From these two roots, the love of creating beauty and the desire to express love for our friends on the same day of every year, such luxuriant vines have grown that unless we prune them carefully we are in danger of being completely entangled by them. There are still, perhaps, some waste places which our useless bric-À-brac might make beautiful, and if we know any bare homes, let us by all means do something to brighten them; but let us not make for ourselves or give to our friends any small article which does not express use as well as beauty. We need not be at a loss if we remember Oscar Wilde's declaration that every article used in a house should be something which had given pleasure to the maker, that is, that it should be artistic.
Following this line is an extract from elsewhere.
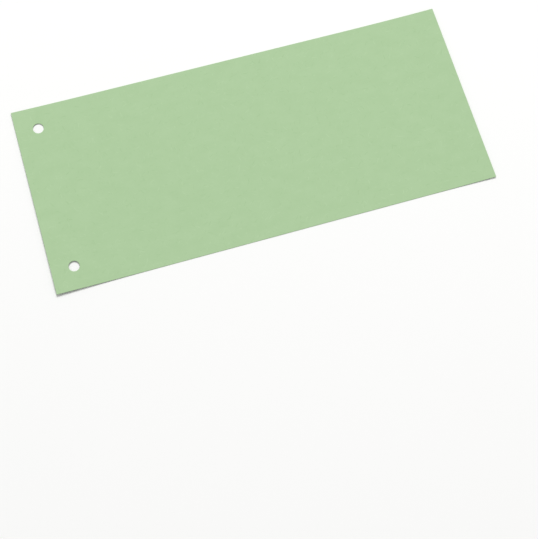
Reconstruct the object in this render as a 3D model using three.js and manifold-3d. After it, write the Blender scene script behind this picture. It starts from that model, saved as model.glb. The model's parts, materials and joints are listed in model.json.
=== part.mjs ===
// Filing sheet of dyed recycled card: a long rectangle with square guillotined corners, punched with
// two round holes at one short end so that it threads on a binder's rings.
//
// It lies as it comes to rest on a table, face up. X runs along the sheet with the punched end at -X,
// Y runs across it and Z is up. The origin is on the table under the middle of the sheet.
//
// The card has the slight set that it keeps from its roll. It bends about one straight direction only,
// as paper does, so the middle lies flat and both ends rise a little off the table. The set isn't quite
// square to the sheet, so two opposite corners rise more than the other two.

import * as THREE from 'three';
import { mergeVertices } from 'three/addons/utils/BufferGeometryUtils.js';
import Module from 'manifold-3d';

// Driving dimensions, in millimetres

const LENGTH = 240;
const WIDTH = 105;
const THICKNESS = 0.25;

// Two filing holes, evenly about the middle of the width
const HOLE_DIAMETER = 5.7;
const HOLE_SPACING = 80;
const HOLE_INSET = 12; // from the short edge to the hole centres

// The set in the card
const RISE_REACH = 68; // how far in from its highest corner each end leaves the table
const RISE_HEIGHT = 1.2; // how high that corner stands
const SET_ANGLE = 9; // degrees between the line that the card bends along and the short edge

// How finely the round forms are cut into flats
const HOLE_SIDES = 64;
const RISE_STEPS = 14;

// Stock beyond the outline, before the sheet is cut from it
const TRIM_ALLOWANCE = 5;

const CARD = new THREE.MeshStandardMaterial({ color: 0xb0cda3, roughness: 0.9, metalness: 0 });

// Height of the card's underside at a distance beyond the line where it leaves the table. A strip with an
// even set, lifting against its own weight, has this shape: it leaves the table level and without a bend.
function riseAt(distance) {
  const share = distance / RISE_REACH;
  return (RISE_HEIGHT * (4 * share ** 3 - share ** 4)) / 3;
}

function slopeAt(distance) {
  const share = distance / RISE_REACH;
  return (RISE_HEIGHT * (12 * share ** 2 - 4 * share ** 3)) / (3 * RISE_REACH);
}

// Where the bends run on a sheet of this size: the distance from the middle, across the bends, of the
// corner that rises most, and of the line where that end leaves the table
const setAngle = THREE.MathUtils.degToRad(SET_ANGLE);
const cornerDistance = (LENGTH / 2) * Math.cos(setAngle) + (WIDTH / 2) * Math.sin(setAngle);
const flatDistance = cornerDistance - RISE_REACH;

// Section of the card across the bends, as a closed outline. The upper face is the lower one moved by the
// thickness, square to the card at every point.
function cardSection() {
  const lower = [];
  const upper = [];
  const reach = RISE_REACH + TRIM_ALLOWANCE;
  for (const side of [-1, 1]) {
    for (let i = 0; i <= RISE_STEPS; i += 1) {
      const step = side < 0 ? RISE_STEPS - i : i;
      const distance = (reach * step) / RISE_STEPS;
      const height = riseAt(distance);
      const tilt = Math.atan(slopeAt(distance));
      const across = side * (flatDistance + distance);
      const inward = side * THICKNESS * Math.sin(tilt);
      lower.push(new THREE.Vector2(across, height));
      upper.push(new THREE.Vector2(across - inward, height + THICKNESS * Math.cos(tilt)));
    }
  }
  return new THREE.Shape([...lower, ...upper.reverse()]);
}

// The bent stock: the section drawn out along the bends, turned to the angle of the set
function bentStock() {
  const run = LENGTH + WIDTH;
  const stock = new THREE.ExtrudeGeometry(cardSection(), { depth: run, bevelEnabled: false });
  stock.translate(0, 0, -run / 2);
  stock.rotateX(Math.PI / 2);
  stock.rotateZ(setAngle);
  return stock;
}

// The cutter: the sheet's outline with its two holes, as seen from above, taller than the bent stock
function outlineCutter() {
  const outline = new THREE.Shape([
    new THREE.Vector2(-LENGTH / 2, -WIDTH / 2),
    new THREE.Vector2(LENGTH / 2, -WIDTH / 2),
    new THREE.Vector2(LENGTH / 2, WIDTH / 2),
    new THREE.Vector2(-LENGTH / 2, WIDTH / 2),
  ]);
  for (const side of [-1, 1]) {
    const hole = new THREE.Path();
    hole.absarc(HOLE_INSET - LENGTH / 2, (side * HOLE_SPACING) / 2, HOLE_DIAMETER / 2, 0, 2 * Math.PI, true);
    outline.holes.push(hole);
  }
  const height = RISE_HEIGHT + THICKNESS + 2 * TRIM_ALLOWANCE;
  const cutter = new THREE.ExtrudeGeometry(outline, {
    depth: height,
    bevelEnabled: false,
    curveSegments: HOLE_SIDES,
  });
  cutter.translate(0, 0, -TRIM_ALLOWANCE);
  return cutter;
}

const wasm = await Module();
wasm.setup();

// A closed three.js geometry as a solid that can be cut
function solidOf(geometry) {
  const bare = geometry.clone();
  bare.deleteAttribute('normal');
  bare.deleteAttribute('uv');
  const merged = mergeVertices(bare, 1e-4);
  const mesh = new wasm.Mesh({
    numProp: 3,
    vertProperties: new Float32Array(merged.attributes.position.array),
    triVerts: new Uint32Array(merged.index.array),
  });
  return new wasm.Manifold(mesh);
}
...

When all useful bric-À-brac has become beautiful, we shall no longer desire to make or possess beautiful bric-À-brac which is not useful. Of course I know that "Beauty is its own excuse for being," and I see in a fine picture, for instance, an appeal to the higher faculties which is more useful than usefulness. This I do not see in bric-À-brac, certainly not if the objects are to be so crowded in a small room that no one can see anything more than prettiness in them. Instead of my beautiful vases with their shifting lights, which do, after all, give me real pleasure sometimes when I am not too anxious lest I should break them, cut glass tumblers would have given me the same Æsthetic enjoyment renewed at every meal. I might break a tumbler to be sure, but I should have the full enjoyment of it while it lasted.